The debate about whether or not it’s possible to wipe out karmic debts rages on. The Oxford Dictionary defines redemption as “…the action of saving or being saved from sin, error, or evil…or clearing a debt.”
Everyone who has a conscience feels guilt for wrongdoing. Sometimes the wrongdoing can be avoided, sometimes not. The question is, can you be redeemed in this life so you don’t have to face the consequences in a future life.
Our findings show, it depends.
A covert operator has killed dozens of targets, all sanctioned by her government, and all bad people who intended harm to her fellow citizens. Like many in her position, sometimes she feels guilt and she considers if she’ll be forced to pay a karmic price for the killings.
The operator mentioned above might be innocent of wrongdoing since she’s just doing her job. If she saves countless lives in the process, then she can be confident she’s probably not incurring negative karma.
However, she may be directed by a rogue bureaucrat to assassinate a subject that doesn’t pose a threat to her country, a completely unnecessary hit that will merely enable the corrupt bureaucrat to amass more power in his organization. She knows truth of the matter, hesitates, and yet goes through with it anyway because she would rather avoid immediate blowback, including being demoted or even fired.
The target was innocent, and left behind many loved ones, including a spouse and young children. After the hit, the operator, who normally only suffers the same amount of work related emotional trauma as anyone else in her position, felt and still feels consumed by guilt. Has she set herself up for a future date with destiny to endure the same circumstances she inflicted on the target and his family?
It would help the operator to view this situation from the perspective of guides of the Light on the other side. According to many documented near death experiences, no matter how someone dies, it’s usually their time to leave.
In 1984, Hanoi Rocks drummer, Razzle, was killed in a drunk driving accident caused by famous rock star Vince Neil of Motley Crue. Neil was charged with vehicular manslaughter, yet escaped unharmed.
In a spiritual sense, this was simply following the predestined plan both of them established before incarnating.

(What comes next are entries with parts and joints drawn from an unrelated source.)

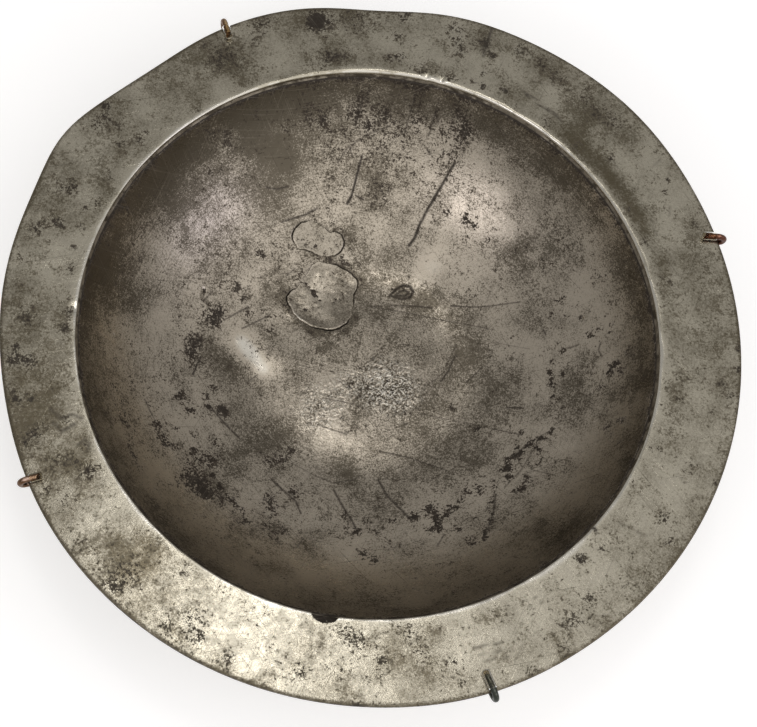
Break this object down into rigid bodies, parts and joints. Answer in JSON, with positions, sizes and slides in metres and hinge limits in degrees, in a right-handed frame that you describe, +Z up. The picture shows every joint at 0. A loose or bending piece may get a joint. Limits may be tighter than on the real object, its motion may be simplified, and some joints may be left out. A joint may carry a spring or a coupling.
{
  "type": "paten plate",
  "caption": "Deep round pewter dish with a broad flat rim, old soldered repairs in the bowl and spring wire clips on the rim's edge.",
  "frame": {"origin": "centre of the flat base that the dish stands on, on the axis that the bowl was turned about", "axes": "+Z up out of the bowl, square to the rim's face; -Y towards the side where the nick is; +X to the right seen from that side"},
  "size_m": [0.2388, 0.2404, 0.0468],
  "materials": {
    "rim_pewter": "worn pewter, turned and polished by handling, with dark oxide stains",
    "bowl_pewter": "worn pewter, turned, scratched and pitted, with dark oxide stains",
    "solder": "dull solder",
    "patch_pewter": "smooth burned-in pewter",
    "clip_brass": "dark brown patina, bare at the filed tips",
    "clear_sleeve": "thin clear tubing"
  },
  "bodies": {
    "dish": {"bowl_shell": "bowl_pewter", "rim_ring": "rim_pewter", "seam_solder": "solder", "patch_small": "patch_pewter", "patch_large": "patch_pewter"},
    "clip_back_left": {"clip_wire_back_left": "clip_brass", "clip_sleeve_back_left": "clear_sleeve"},
    "clip_back_right": {"clip_wire_back_right": "clip_brass", "clip_sleeve_back_right": "clear_sleeve"},
    "clip_front_left": {"clip_wire_front_left": "clip_brass", "clip_sleeve_front_left": "clear_sleeve"},
    "clip_front_right": {"clip_wire_front_right": "clip_brass", "clip_sleeve_front_right": "clear_sleeve"}
  },
  "joints": [
    {"name": "pull_off_back_left", "type": "slide", "parent": "dish", "child": "clip_back_left", "axis": [-0.5075, 0.8616, 0], "range_m": [0, 0.016]},
    {"name": "pull_off_back_right", "type": "slide", "parent": "dish", "child": "clip_back_right", "axis": [0.9816, 0.1908, 0], "range_m": [0, 0.016]},
    {"name": "pull_off_front_left", "type": "slide", "parent": "dish", "child": "clip_front_left", "axis": [-0.8616, -0.5075, 0], "range_m": [0, 0.016]},
    {"name": "pull_off_front_right", "type": "slide", "parent": "dish", "child": "clip_front_right", "axis": [0.5878, -0.809, 0], "range_m": [0, 0.016]}
  ]
}
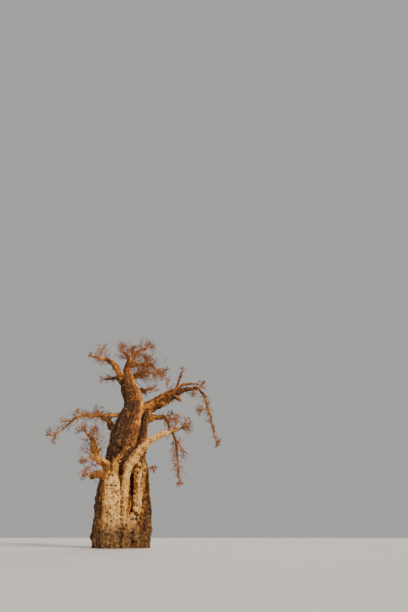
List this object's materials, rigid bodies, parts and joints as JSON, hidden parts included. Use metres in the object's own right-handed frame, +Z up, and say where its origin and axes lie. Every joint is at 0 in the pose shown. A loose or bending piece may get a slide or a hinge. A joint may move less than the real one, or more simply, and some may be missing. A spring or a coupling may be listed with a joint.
{
  "type": "baobab tree",
  "caption": "Leafless baobab tree: a massive fluted trunk of fused stems, a tall leaning leader, crooked tapering boughs that arch and droop, and sparse twigs at their ends.",
  "frame": {"origin": "middle of the flat cut at the trunk's foot, level with the ground", "axes": "+Z up the tree, -Y toward the side the picture shows, +X to the right in the picture"},
  "size_m": [9.7038, 7.2006, 11.4531],
  "materials": {
    "pale_bark": "matte pale folded bark",
    "copper_bark": "matte copper-brown bark",
    "twig_bark": "matte red-brown twig bark"
  },
  "bodies": {
    "root": {"bough_centre": "pale_bark", "bough_crown_back": "copper_bark", "bough_crown_left": "copper_bark", "bough_crown_mid": "copper_bark", "bough_crown_right": "copper_bark", "bough_drooping": "copper_bark", "bough_front_right": "pale_bark", "bough_hanging": "copper_bark", "bough_left_long": "copper_bark", "bough_left_low": "pale_bark", "bough_left_stub": "pale_bark", "bough_mid_right": "copper_bark", "bough_rear_high": "copper_bark", "bough_rear_left": "copper_bark", "bough_rear_low": "copper_bark", "bough_rear_right": "copper_bark", "bough_rear_top": "copper_bark", "bough_small_left": "copper_bark", "bough_top_left": "copper_bark", "bough_upper_right": "copper_bark", "bough_upright": "copper_bark", "leader": "copper_bark", "right_stem": "copper_bark", "trunk": "pale_bark", "twigs_centre": "twig_bark", "twigs_crown_back": "twig_bark", "twigs_crown_back_side": "twig_bark", "twigs_crown_left": "twig_bark", "twigs_crown_mid": "twig_bark", "twigs_crown_mid_side": "twig_bark", "twigs_crown_right": "twig_bark", "twigs_crown_right_up": "twig_bark", "twigs_drooping": "twig_bark", "twigs_drooping_side": "twig_bark", "twigs_front_right": "twig_bark", "twigs_front_right_up": "twig_bark", "twigs_hanging": "twig_bark", "twigs_hanging_side": "twig_bark", "twigs_left_long": "twig_bark", "twigs_left_long_fan": "twig_bark", "twigs_left_long_up": "twig_bark", "twigs_left_low": "twig_bark", "twigs_left_low_side": "twig_bark", "twigs_left_low_up": "twig_bark", "twigs_left_stub": "twig_bark", "twigs_mid_right": "twig_bark", "twigs_mid_right_up": "twig_bark", "twigs_rear_high": "twig_bark", "twigs_rear_left": "twig_bark", "twigs_rear_low": "twig_bark", "twigs_rear_right": "twig_bark", "twigs_rear_top": "twig_bark", "twigs_right_stem": "twig_bark", "twigs_small_left": "twig_bark", "twigs_top_left": "twig_bark", "twigs_top_left_up": "twig_bark", "twigs_upper_right": "twig_bark", "twigs_upper_right_low": "twig_bark", "twigs_upper_right_up": "twig_bark", "twigs_upright": "twig_bark"}
  },
  "joints": []
}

It may sound cruel and unjust, but it was his time to go. Remember, this is a spiritual vantage point, the big picture, well beyond mundane understanding.
A hidden, also pre-life planned benefit is that the famous rock star potentially saved many lives by speaking to young people about drinking and driving in his post-accident community service work, along with the indirect, positive impact on those considering drinking and driving from the media circus surrounding the tragedy.
The degree of negative karma incurred by the operator and the famous rock star depends on more than one factor, including their respective karmic blueprints, along with associated guilt.
Self-forgiveness can go a long way to assuage future already-set-up circumstances. It may be that the operator and rocker now have zero karma related to their individual plights, but their associated lack of self-forgiveness forms a separate, future negative circumstance, albeit one that doesn’t involve death and tragedy.
Related to the cases above, our findings show that you can make up for a lot of negative karma by doing good deeds. It’s possible, but not always a sure thing, that if you save the life of one person, directly or indirectly, you may balance out your negative karma and become redeemed. Even though karma and predestination are complicated topics and many factors must be considered, redemption is viable.
We’ve witnessed cases in our past life empirical research where so-called atrocious acts were committed, either intentionally or unintentionally, yet no karma was incurred. In such a case, it’s because it was payback time and the closing act of a multiple life play, or there was a sort of karmic exemption that all related souls set up before incarnating.
At least partial redemption is feasible, no matter the iniquity. Practice self-forgiveness, balance negative acts with positive ones, and always do the right thing, adding rewarding karma to your spiritual balance sheet.